If you think you'd might like some exciting new sounds made by a quartet of saxophone (soprano, tenor or bass), electric guitar, percussion and piano, then the Glass Farm Ensemble is for you. Individually and collectively, the instruments honk, squeak, whine, cry, batter, tick, tock, clang, chime, sing and generally surprise. 

All but one of the works on the program was written for the Glass Farm Ensemble's regular line-up; all five move easily if ambiguously through a universe of musical galaxies that might be variously described as rock, jazz, experimental, contemporary, and so on. 
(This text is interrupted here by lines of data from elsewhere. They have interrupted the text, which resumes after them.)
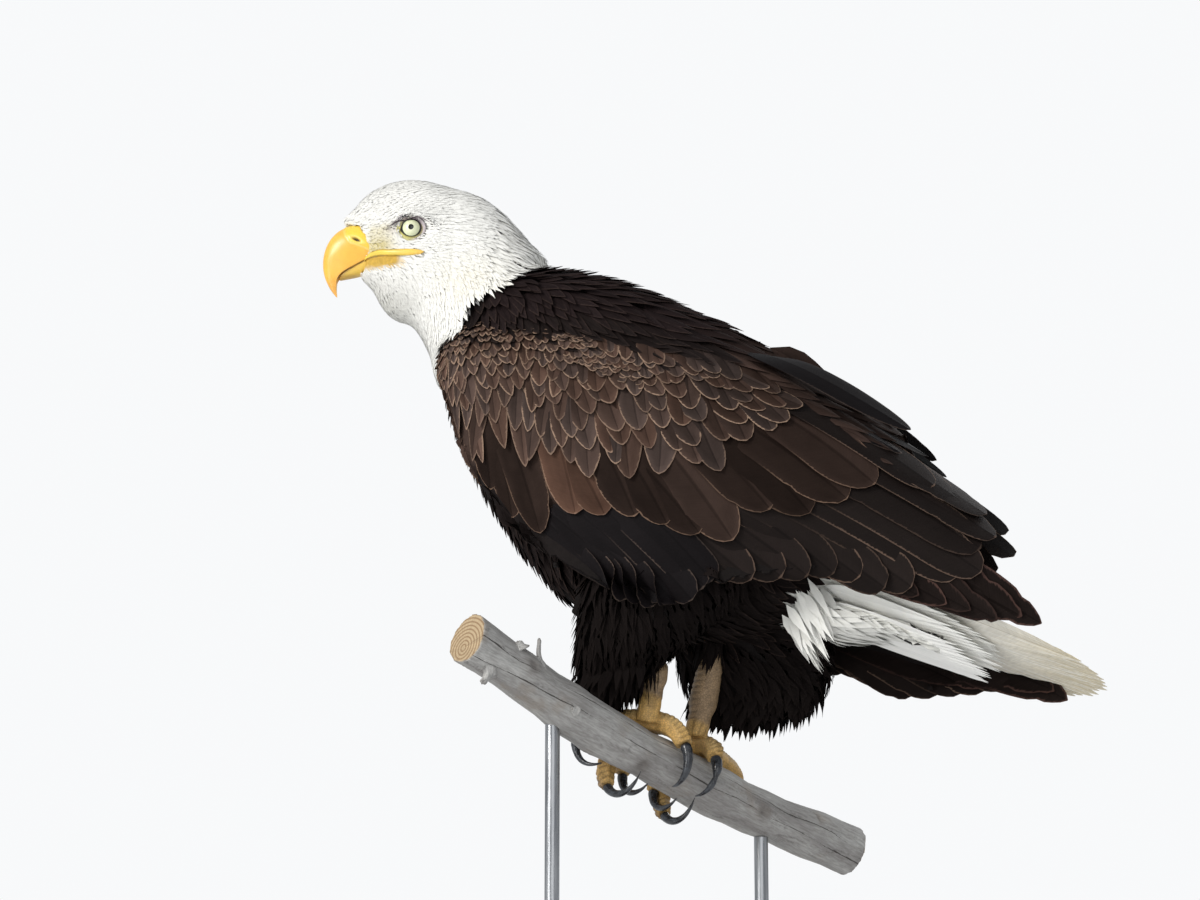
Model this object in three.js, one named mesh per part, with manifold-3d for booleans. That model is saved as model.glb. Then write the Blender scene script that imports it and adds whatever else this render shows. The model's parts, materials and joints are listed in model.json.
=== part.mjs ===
// A bald eagle on a cut branch, as a still, life-size display model.
// Millimetres, +Z up. The eagle faces -X with its back to +X, and its left side is towards -Y.
// The origin is the middle of the base's underside, on the surface that the stand rests on.
//
// The solids follow the outside of the plumage. Soft shapes are lofts: rings of points whose
// sizes come from a few stations, joined by a smooth curve through them.
import * as THREE from "three";
import { mergeVertices } from "three/addons/utils/BufferGeometryUtils.js";
import Module from "manifold-3d";

const wasm = await Module();
wasm.setup();

// ---------------------------------------------------------------- driving dimensions
const GAP = 0.35; // clearance between neighbouring solids
const LEFT = -1; // the side of the left wing, leg and eye, along Y
const RIGHT = 1;
const radians = THREE.MathUtils.degToRad;

const NECK_PIVOT = new THREE.Vector3(-133, 0, 763); // the head turns about a vertical line here
const HEAD_TURN = radians(17); // to the eagle's left
const EYE_RADIUS = 12.5;

const BRANCH_CENTRE = new THREE.Vector3(23.5, 0, 341); // between the feet, on the branch's axis
const BRANCH_HEADING = radians(58); // from +X towards +Y, level
const BRANCH_SLOPE = radians(17.4); // down towards that heading
const BRANCH_RADIUS = 21;
const BRANCH_ENDS = [-240, 215]; // along the axis, from the centre
const BRANCH_BEND = [[15, -4], [2, -2], [-1, 0], [0, 1], [7, -3]]; // rise and lean, end to end
const FOOT_OFFSET = 27; // each foot from the branch's centre, along the axis

const BASE = { length: 340, width: 290, thick: 18, corner: 28, bevel: 2 };
const ROD_RADIUS = 6;
const ROD_PLACES = { front: -138, back: 108 }; // from the branch's centre, along the axis

// ---------------------------------------------------------------- colours
const paint = (color, roughness, metalness = 0) =>
  new THREE.MeshStandardMaterial({ color, roughness, metalness });
const WHITE_PLUMAGE = paint(0xefeee8, 0.85);
const BROWN_PLUMAGE = paint(0x43352d, 0.8);
const DARK_PLUMAGE = paint(0x1d1918, 0.8);
const BILL_YELLOW = paint(0xf0b43c, 0.4);
const FOOT_YELLOW = paint(0xc59a55, 0.6);
const CLAW_BLACK = paint(0x15161a, 0.25);
const EYE_PALE = paint(0xdcdcae, 0.1);
const GREY_WOOD = paint(0x9a9792, 0.85);
const BASE_WOOD = paint(0x4a3222, 0.5);
const ROD_STEEL = paint(0x8a8d90, 0.35, 1);

// ---------------------------------------------------------------- solids
// A geometry as a solid, turned the right way out if its rings ran backwards.
function solid(geometry) {
  for (const name of ["normal", "uv"]) geometry.deleteAttribute(name);
  const merged = mergeVertices(geometry, 1e-3);
  const vertProperties = new Float32Array(merged.attributes.position.array);
  const make = (order) => {
    const triVerts = new Uint32Array(merged.index.array);
    for (let i = 0; i < triVerts.length; i += 3) {
      [triVerts[i + 1], triVerts[i + 2]] = [triVerts[i + order[0]], triVerts[i + order[1]]];
    }
    return new wasm.Manifold(new wasm.Mesh({ numProp: 3, vertProperties, triVerts }));
  };
  const made = make([1, 2]);
  return made.volume() > 0 ? made : make([2, 1]);
}

function placed(geometry, matrix) {
  return solid(geometry.clone().applyMatrix4(matrix));
}

// The largest connected body, without the crumbs that a cut can leave.
function main(cut) {
  return cut.decompose().reduce((a, b) => (b.volume() > a.volume() ? b : a));
}

const nodes = [];
function addNode(name, made, material) {
  const mesh = main(made).getMesh();
  const points = new Float32Array(mesh.numVert * 3);
  for (let i = 0; i < mesh.numVert; i++) {
    points.set(mesh.vertProperties.subarray(i * mesh.numProp, i * mesh.numProp + 3), i * 3);
  }
  const geometry = new THREE.BufferGeometry();
  geometry.setAttribute("position", new THREE.BufferAttribute(points, 3));
  geometry.setIndex(new THREE.BufferAttribute(mesh.triVerts, 1));
  geometry.computeVertexNormals();
  const node = new THREE.Mesh(geometry, material);
  node.name = name;
  nodes.push(node);
}

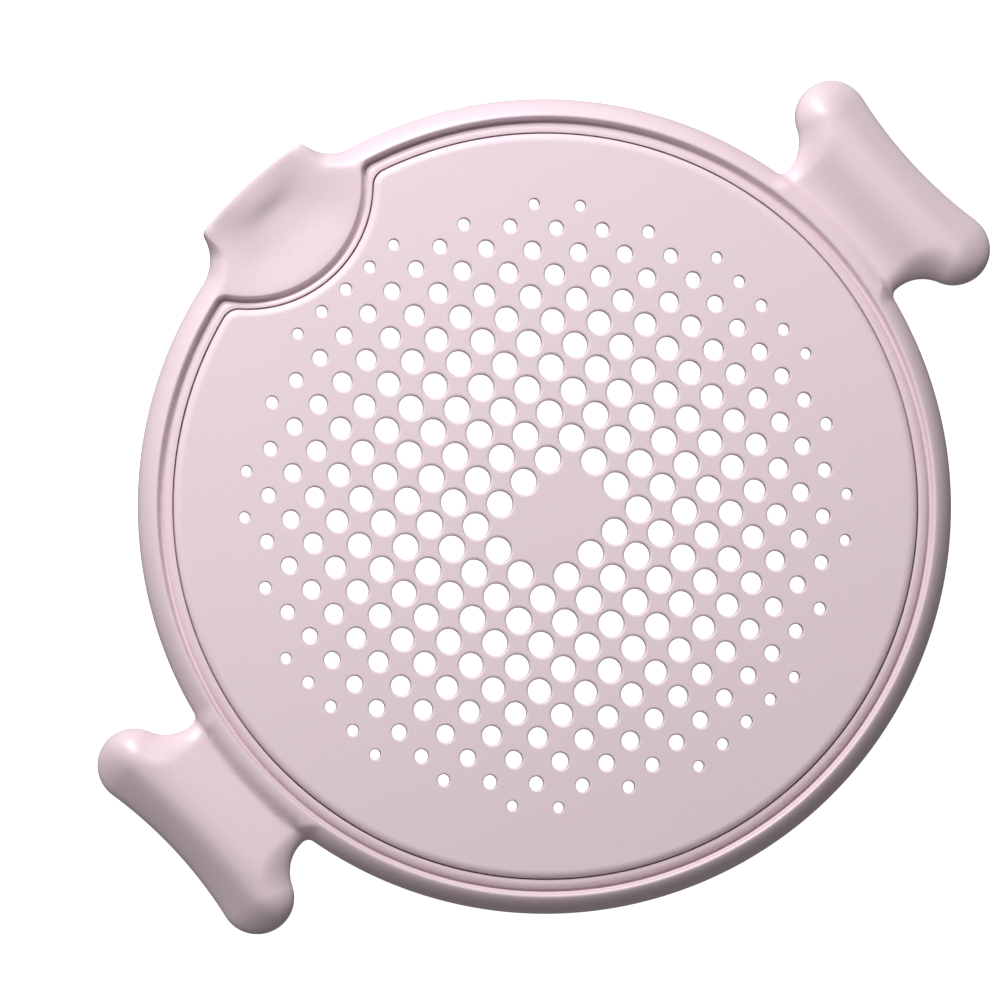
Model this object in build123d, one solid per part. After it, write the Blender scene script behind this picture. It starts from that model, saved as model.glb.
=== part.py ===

The stunner on this disc is Yvonne Troxler's "Kaleidoscop," which takes a basic musical concept and works miracles with it, highlighted by an unforgettable,cartoon-ish central movement that recalls Bugs Bunny playing classical piano at the Hollywood Bowl. Peter Herbert's "Deafening Silence" is a riveting voyage through unpredictable soundscapes. The music by Louis Andriessen and Elizabeth Hoffman reveals their beauties less easily, and Wolfgang Heiniger's "In Four" is an initially dour, introverted mood piece. 

The Glass Farm concerts were inaugurated in 2000 when pianist Yvonne Troxler began performing programs of new music by cutting-edge American composers and by Europe's thriving new music scene in the industrial Glass Farm Building on Manhattan's far westside. By the fall of 2003 the Glass Farm Ensemble had moved to the Tenri Cultural Center, a non-profit organization in Greenwich Village whose mission is to promote the study of Japanese language and the appreciation of international art forms. 

As with the best audiophile recordings, the quality of the performance is crucial. Here, each of the instrumentalists is almost supernaturally alive to the quality of each sound they make, making listening to the recording as much of a tour de force as it must have been making it. In sum, very good stuff, with liner notes by the composer.

- Laurence Vittes, Audiophile Audition

The new repertoire written for Glass Farm Ensemble so far is interesting and their superlative playing is enough to make up for any weaknesses in it. In Four is a very impressive début album.